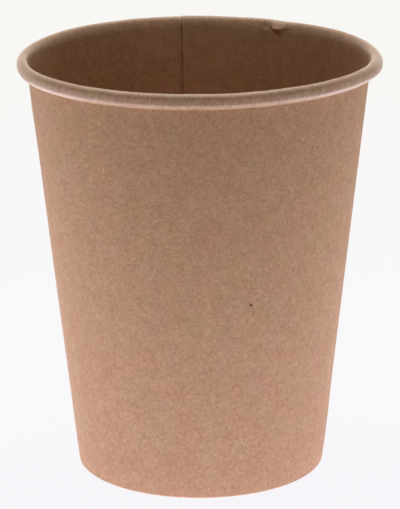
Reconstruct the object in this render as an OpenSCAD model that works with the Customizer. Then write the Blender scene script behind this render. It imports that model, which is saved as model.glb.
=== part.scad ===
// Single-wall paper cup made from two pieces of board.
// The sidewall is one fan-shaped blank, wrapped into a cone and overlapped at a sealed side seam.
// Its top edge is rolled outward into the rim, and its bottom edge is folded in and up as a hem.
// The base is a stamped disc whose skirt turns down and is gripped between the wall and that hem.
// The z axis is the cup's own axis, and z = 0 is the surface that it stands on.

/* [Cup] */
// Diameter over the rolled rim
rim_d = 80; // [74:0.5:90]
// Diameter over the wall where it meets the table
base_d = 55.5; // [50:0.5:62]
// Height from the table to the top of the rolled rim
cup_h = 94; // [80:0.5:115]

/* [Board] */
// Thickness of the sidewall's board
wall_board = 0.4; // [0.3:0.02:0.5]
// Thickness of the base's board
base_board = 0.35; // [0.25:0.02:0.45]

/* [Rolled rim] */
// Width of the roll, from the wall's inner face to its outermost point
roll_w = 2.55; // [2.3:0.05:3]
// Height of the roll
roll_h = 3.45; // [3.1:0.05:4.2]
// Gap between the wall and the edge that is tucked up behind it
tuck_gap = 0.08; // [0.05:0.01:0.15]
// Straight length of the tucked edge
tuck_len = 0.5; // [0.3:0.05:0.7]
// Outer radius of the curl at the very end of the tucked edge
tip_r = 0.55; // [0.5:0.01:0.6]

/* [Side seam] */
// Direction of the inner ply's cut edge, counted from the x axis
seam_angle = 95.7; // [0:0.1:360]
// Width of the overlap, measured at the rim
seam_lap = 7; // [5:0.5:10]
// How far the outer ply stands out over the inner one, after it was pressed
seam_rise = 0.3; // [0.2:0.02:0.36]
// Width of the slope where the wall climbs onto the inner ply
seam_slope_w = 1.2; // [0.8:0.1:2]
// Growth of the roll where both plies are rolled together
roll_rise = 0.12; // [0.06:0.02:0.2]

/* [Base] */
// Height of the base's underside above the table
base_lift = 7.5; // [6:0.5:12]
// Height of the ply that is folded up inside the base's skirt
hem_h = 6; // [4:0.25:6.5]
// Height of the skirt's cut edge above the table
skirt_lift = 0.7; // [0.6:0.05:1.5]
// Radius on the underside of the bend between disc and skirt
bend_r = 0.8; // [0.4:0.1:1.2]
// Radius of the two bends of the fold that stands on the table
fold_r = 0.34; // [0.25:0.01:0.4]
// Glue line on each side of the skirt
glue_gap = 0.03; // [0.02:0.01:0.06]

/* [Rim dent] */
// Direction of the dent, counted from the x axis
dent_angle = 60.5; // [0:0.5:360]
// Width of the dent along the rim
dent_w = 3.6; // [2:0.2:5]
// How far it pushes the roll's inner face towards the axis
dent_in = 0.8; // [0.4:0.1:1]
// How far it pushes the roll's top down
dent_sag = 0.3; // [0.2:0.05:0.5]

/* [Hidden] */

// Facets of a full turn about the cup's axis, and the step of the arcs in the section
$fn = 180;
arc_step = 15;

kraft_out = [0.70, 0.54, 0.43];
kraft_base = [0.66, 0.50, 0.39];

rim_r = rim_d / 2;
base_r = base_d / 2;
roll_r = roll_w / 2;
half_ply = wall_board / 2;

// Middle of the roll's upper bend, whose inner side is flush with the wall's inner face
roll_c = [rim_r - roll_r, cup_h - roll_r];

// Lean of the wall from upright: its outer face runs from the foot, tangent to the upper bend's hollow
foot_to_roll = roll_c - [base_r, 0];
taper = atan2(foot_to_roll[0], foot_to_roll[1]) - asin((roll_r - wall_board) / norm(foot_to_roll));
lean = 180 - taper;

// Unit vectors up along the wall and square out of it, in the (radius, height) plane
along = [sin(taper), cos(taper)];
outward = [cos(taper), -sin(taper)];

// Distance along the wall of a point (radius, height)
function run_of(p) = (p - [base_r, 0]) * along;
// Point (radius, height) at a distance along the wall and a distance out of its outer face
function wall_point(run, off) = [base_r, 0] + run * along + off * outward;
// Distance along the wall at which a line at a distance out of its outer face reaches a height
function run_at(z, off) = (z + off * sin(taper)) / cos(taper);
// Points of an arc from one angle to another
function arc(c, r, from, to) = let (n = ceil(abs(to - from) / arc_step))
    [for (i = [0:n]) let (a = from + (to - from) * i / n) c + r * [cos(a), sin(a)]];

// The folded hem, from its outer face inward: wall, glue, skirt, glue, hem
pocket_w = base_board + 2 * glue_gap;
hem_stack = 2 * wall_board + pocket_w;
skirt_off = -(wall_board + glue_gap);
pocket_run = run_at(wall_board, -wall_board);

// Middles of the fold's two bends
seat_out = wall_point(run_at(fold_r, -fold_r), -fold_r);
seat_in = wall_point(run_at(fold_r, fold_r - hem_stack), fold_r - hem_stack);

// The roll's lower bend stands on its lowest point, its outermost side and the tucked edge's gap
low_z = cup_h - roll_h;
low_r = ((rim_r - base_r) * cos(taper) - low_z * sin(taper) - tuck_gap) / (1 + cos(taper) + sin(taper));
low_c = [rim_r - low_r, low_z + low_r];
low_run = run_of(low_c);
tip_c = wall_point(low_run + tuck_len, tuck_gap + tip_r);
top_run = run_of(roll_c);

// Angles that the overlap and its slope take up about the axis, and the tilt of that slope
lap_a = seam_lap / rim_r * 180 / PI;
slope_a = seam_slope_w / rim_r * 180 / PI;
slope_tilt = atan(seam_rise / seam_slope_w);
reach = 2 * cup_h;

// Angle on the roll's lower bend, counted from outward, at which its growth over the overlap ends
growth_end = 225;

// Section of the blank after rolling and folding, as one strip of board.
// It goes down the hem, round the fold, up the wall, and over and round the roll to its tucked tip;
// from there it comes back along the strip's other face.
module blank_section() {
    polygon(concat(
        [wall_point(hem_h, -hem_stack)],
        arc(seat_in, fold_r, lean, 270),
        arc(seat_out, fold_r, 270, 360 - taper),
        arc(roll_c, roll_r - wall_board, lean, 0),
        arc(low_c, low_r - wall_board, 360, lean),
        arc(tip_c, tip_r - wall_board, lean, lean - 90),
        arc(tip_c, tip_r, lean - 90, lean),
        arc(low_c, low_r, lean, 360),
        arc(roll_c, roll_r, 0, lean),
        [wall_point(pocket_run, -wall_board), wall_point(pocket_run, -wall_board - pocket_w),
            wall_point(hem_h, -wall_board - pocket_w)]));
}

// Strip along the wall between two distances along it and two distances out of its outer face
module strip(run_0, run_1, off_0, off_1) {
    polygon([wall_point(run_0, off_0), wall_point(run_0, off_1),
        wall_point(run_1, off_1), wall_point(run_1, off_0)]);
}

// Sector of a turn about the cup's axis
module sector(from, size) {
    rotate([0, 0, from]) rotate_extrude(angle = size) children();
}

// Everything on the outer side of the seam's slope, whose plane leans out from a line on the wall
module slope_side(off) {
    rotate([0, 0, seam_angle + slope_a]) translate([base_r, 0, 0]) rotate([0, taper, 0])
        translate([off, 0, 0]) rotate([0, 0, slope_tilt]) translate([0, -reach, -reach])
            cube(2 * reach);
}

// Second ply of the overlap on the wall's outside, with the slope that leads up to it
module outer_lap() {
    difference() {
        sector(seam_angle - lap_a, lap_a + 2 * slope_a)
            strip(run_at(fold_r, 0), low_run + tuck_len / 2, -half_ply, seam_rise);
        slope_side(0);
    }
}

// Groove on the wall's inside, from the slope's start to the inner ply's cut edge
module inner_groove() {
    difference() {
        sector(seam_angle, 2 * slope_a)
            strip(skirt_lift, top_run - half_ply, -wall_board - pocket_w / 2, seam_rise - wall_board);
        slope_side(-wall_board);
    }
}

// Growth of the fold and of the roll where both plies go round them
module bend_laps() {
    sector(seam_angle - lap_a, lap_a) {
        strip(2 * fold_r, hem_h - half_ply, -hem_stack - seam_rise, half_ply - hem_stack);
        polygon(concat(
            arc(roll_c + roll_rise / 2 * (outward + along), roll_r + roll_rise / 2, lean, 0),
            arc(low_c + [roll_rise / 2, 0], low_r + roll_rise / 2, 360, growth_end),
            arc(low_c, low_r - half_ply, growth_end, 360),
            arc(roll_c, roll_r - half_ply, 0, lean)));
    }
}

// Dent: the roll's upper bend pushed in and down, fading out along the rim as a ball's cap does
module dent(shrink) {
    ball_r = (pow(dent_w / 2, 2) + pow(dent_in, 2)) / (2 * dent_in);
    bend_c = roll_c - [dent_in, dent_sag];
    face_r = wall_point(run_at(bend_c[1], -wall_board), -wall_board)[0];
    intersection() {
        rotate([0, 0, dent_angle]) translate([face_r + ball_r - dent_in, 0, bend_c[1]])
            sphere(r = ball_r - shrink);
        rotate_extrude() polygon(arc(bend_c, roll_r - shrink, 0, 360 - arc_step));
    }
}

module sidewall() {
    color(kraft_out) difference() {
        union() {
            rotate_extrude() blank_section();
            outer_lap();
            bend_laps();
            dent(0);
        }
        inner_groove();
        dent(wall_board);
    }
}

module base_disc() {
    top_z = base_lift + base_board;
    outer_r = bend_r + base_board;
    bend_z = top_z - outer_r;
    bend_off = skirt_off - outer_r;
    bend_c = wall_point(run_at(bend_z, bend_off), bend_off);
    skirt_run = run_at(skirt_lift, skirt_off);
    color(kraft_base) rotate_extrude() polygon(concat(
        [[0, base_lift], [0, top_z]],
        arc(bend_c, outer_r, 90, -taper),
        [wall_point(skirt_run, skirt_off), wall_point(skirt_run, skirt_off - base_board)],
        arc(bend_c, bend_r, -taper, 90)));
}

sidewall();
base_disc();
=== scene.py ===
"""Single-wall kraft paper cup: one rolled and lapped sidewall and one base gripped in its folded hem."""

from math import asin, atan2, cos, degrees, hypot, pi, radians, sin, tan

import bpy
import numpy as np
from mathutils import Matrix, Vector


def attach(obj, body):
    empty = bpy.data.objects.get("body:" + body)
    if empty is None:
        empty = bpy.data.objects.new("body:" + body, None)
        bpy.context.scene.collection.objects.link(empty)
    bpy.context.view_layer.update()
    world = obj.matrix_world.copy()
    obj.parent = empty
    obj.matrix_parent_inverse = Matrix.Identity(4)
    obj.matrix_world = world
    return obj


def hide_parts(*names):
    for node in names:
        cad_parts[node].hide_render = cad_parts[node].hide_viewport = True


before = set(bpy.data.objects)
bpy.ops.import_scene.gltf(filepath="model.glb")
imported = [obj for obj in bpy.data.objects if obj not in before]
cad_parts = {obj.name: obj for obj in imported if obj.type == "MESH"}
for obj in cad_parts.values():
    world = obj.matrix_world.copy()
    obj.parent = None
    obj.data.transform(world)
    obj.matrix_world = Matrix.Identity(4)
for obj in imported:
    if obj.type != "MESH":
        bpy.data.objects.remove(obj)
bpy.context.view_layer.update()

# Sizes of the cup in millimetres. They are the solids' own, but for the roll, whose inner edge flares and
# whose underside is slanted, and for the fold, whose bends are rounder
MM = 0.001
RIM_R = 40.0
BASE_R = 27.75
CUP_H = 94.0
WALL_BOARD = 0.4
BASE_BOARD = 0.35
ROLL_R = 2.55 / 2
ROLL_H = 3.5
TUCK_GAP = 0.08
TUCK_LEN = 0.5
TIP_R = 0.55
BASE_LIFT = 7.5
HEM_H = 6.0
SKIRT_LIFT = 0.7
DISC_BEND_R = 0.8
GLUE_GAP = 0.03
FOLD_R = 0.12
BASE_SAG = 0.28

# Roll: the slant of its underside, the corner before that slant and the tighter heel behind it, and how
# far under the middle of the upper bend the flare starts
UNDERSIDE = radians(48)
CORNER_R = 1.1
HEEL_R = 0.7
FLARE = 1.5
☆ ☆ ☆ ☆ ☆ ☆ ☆
- **WRITTEN INSTRUCTION**
Take the lines above from the first through the one containing "roll_rise = 0.12; // [0.06:0.02:0.2]" and reproduce them exactly; include nothing else.

- **ANSWER TO THIS TASK**
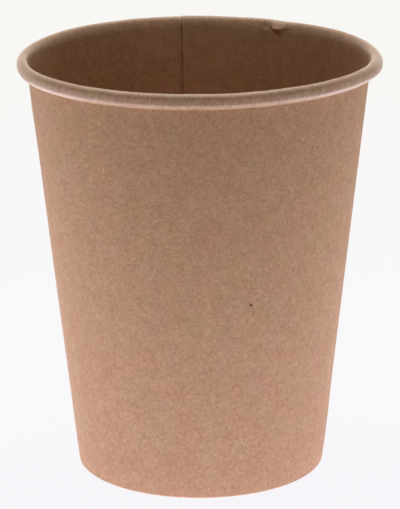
Reconstruct the object in this render as an OpenSCAD model that works with the Customizer. Then write the Blender scene script behind this render. It imports that model, which is saved as model.glb.
=== part.scad ===
// Single-wall paper cup made from two pieces of board.
// The sidewall is one fan-shaped blank, wrapped into a cone and overlapped at a sealed side seam.
// Its top edge is rolled outward into the rim, and its bottom edge is folded in and up as a hem.
// The base is a stamped disc whose skirt turns down and is gripped between the wall and that hem.
// The z axis is the cup's own axis, and z = 0 is the surface that it stands on.

/* [Cup] */
// Diameter over the rolled rim
rim_d = 80; // [74:0.5:90]
// Diameter over the wall where it meets the table
base_d = 55.5; // [50:0.5:62]
// Height from the table to the top of the rolled rim
cup_h = 94; // [80:0.5:115]

/* [Board] */
// Thickness of the sidewall's board
wall_board = 0.4; // [0.3:0.02:0.5]
// Thickness of the base's board
base_board = 0.35; // [0.25:0.02:0.45]

/* [Rolled rim] */
// Width of the roll, from the wall's inner face to its outermost point
roll_w = 2.55; // [2.3:0.05:3]
// Height of the roll
roll_h = 3.45; // [3.1:0.05:4.2]
// Gap between the wall and the edge that is tucked up behind it
tuck_gap = 0.08; // [0.05:0.01:0.15]
// Straight length of the tucked edge
tuck_len = 0.5; // [0.3:0.05:0.7]
// Outer radius of the curl at the very end of the tucked edge
tip_r = 0.55; // [0.5:0.01:0.6]

/* [Side seam] */
// Direction of the inner ply's cut edge, counted from the x axis
seam_angle = 95.7; // [0:0.1:360]
// Width of the overlap, measured at the rim
seam_lap = 7; // [5:0.5:10]
// How far the outer ply stands out over the inner one, after it was pressed
seam_rise = 0.3; // [0.2:0.02:0.36]
// Width of the slope where the wall climbs onto the inner ply
seam_slope_w = 1.2; // [0.8:0.1:2]
// Growth of the roll where both plies are rolled together
roll_rise = 0.12; // [0.06:0.02:0.2]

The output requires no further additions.